- Born: New York City
- Education: Cooper Union Pepperdine University
- Known for: aerospace engineering
- Spouse: Ardath Marie Schwartz

= Richard Schwartz (engineer) =

American aerospace engineer

Richard Schwartz is an American aerospace engineer known for his work in satellite technologies which made possible the development of modern global positioning systems (GPS). He was a recipient of the 2019 Queen Elizabeth Prize for Engineering.

==Education and early life==
Schwartz was born and raised in New York City, and attended high school at Brooklyn Tech. He graduated from Cooper Union with a degree in mechanical engineering in 1957, and eventually earned an MBA at Pepperdine University in 1972.

==Career and important contributions==
After graduation in 1957, Schwartz went to work at the Rocketdyne division of North American Aviation, which eventually became part of Rockwell International. During his time at Rockwell he was involved in the development of rocket propulsion systems and the space shuttle Orbiter program, as well as other projects connected with NASA. Schwartz was Rockwell’s GPS Satellite Program Manager and was part of the team that provided the Block I satellites, i.e., the first GPS satellites.
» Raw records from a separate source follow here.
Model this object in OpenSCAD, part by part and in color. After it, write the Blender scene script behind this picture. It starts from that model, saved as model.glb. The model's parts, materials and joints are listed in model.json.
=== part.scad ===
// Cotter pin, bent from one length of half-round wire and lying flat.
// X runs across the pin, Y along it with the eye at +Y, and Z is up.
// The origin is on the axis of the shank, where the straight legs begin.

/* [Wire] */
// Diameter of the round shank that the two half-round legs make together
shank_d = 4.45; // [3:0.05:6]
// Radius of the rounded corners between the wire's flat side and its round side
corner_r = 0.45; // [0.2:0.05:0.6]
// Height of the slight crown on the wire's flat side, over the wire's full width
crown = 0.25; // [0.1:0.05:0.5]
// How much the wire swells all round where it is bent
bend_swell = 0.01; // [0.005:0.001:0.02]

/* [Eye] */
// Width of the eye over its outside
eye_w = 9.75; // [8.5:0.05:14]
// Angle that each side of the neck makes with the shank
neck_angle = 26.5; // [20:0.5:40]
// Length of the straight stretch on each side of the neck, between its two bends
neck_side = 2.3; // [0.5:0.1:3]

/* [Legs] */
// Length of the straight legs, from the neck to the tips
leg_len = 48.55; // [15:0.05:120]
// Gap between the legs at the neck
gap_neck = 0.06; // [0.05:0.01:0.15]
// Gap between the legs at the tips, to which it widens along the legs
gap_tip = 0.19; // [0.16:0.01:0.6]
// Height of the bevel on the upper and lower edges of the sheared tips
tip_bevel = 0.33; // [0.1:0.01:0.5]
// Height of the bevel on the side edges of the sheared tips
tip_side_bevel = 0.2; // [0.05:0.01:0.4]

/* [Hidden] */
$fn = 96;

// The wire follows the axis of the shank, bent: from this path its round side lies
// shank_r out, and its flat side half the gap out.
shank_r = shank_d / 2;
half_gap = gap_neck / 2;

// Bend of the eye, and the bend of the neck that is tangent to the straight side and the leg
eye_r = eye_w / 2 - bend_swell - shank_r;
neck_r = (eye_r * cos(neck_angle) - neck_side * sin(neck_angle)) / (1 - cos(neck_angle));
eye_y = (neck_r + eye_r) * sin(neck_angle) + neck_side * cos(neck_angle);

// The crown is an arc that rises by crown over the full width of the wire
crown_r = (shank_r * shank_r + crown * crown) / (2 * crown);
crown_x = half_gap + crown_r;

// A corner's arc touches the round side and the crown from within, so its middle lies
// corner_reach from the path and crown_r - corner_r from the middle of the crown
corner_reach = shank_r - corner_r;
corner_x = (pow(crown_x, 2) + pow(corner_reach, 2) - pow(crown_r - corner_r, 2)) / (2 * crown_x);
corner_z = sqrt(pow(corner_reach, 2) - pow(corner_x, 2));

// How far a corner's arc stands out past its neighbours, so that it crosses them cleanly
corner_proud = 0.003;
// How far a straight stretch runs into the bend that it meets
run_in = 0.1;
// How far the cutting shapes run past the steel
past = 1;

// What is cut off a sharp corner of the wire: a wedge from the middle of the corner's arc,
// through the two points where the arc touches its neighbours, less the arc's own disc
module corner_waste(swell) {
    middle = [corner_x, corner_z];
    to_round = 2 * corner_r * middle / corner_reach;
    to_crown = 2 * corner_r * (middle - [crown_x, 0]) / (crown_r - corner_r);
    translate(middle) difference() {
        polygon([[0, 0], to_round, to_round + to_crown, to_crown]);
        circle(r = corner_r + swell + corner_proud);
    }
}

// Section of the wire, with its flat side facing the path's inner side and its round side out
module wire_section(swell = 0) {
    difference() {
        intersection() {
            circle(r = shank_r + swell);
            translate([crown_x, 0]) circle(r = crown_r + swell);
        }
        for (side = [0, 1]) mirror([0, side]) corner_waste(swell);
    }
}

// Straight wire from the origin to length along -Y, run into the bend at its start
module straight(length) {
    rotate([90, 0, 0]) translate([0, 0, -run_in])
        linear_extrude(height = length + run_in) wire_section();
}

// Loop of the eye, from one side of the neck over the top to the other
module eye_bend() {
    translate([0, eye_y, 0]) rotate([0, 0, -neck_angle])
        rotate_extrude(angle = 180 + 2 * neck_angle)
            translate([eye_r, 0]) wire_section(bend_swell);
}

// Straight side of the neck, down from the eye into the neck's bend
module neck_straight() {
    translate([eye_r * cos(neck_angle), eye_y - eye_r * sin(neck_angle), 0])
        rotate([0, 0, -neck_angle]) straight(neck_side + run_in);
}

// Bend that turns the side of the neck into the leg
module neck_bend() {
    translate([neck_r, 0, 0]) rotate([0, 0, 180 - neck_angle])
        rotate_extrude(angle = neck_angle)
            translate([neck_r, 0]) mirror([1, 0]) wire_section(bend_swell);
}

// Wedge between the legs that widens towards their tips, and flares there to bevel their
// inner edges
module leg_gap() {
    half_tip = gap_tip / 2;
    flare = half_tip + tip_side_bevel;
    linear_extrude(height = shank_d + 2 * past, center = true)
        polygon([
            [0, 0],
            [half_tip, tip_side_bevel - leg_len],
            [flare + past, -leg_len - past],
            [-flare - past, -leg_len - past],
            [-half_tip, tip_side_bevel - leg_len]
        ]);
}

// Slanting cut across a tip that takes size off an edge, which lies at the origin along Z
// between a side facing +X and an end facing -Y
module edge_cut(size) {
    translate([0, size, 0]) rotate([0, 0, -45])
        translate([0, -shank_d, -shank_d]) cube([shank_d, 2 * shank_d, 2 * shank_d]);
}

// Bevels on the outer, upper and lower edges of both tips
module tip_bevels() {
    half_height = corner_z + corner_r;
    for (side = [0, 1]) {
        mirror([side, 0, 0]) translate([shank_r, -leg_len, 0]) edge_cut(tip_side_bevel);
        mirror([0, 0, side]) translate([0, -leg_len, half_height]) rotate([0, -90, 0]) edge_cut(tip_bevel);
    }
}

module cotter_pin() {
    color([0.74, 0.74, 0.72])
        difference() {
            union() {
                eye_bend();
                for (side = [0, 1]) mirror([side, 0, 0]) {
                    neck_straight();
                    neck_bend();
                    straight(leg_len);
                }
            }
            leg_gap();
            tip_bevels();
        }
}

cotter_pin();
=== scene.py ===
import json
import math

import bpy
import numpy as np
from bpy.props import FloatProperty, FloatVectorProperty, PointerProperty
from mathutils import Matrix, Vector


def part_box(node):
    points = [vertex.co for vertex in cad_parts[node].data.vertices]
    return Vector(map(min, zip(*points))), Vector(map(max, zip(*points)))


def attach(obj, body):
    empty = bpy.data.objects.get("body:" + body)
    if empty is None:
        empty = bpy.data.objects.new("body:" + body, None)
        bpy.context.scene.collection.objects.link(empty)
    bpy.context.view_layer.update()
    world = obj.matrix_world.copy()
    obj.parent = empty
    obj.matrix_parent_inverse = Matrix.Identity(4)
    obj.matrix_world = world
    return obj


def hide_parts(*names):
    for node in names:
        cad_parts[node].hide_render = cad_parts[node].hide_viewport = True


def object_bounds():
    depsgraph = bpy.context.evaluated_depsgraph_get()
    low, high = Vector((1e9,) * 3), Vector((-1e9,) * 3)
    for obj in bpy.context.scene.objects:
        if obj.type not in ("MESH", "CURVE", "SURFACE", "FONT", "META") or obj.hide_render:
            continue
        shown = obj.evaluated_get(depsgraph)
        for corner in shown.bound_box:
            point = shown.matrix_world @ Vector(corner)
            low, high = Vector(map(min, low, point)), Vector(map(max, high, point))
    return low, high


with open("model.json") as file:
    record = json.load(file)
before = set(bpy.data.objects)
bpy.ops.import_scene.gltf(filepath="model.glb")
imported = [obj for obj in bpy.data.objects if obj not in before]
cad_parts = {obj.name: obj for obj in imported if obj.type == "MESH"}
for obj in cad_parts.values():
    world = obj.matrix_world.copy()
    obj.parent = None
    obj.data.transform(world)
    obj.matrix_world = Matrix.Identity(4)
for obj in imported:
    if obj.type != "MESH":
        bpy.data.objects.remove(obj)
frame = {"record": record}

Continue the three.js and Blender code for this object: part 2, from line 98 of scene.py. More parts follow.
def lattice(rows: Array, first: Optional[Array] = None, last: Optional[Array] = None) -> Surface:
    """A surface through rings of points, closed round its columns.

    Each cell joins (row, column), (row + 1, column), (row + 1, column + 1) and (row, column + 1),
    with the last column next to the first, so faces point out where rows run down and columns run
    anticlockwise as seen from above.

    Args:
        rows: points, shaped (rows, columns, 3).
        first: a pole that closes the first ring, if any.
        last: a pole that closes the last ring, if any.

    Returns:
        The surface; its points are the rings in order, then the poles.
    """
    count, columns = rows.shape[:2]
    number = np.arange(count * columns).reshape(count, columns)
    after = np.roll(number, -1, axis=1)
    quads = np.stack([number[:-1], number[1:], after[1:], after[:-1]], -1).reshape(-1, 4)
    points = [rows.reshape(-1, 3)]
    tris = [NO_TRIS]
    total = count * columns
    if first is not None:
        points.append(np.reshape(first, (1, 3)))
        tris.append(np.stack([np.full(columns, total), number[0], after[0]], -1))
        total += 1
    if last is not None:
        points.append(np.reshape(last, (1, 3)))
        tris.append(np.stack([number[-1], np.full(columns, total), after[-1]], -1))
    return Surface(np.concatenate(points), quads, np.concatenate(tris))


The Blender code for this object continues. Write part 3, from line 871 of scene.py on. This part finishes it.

He became president of Rocketdyne in 1983, but eventually left to become president of Hercules Aerospace Co. in 1989. He then served as president and CEO of Alliant Techsystem from 1995 to 1999.

==Awards and honors==
Schwartz received a NASA Public Service Award in 1972, and was named to the Space Foundation's Space Technology Hall of Fame in 1998 in recognition of his contributions to GPS technology. He shared the 2019 Queen Elizabeth Prize for Engineering with Hugo FrueHauf, Bradford Parkinson, and James Spilker Jr. for their work in the development of GPS satellites which could endure radiation and remain in service for extremely long times.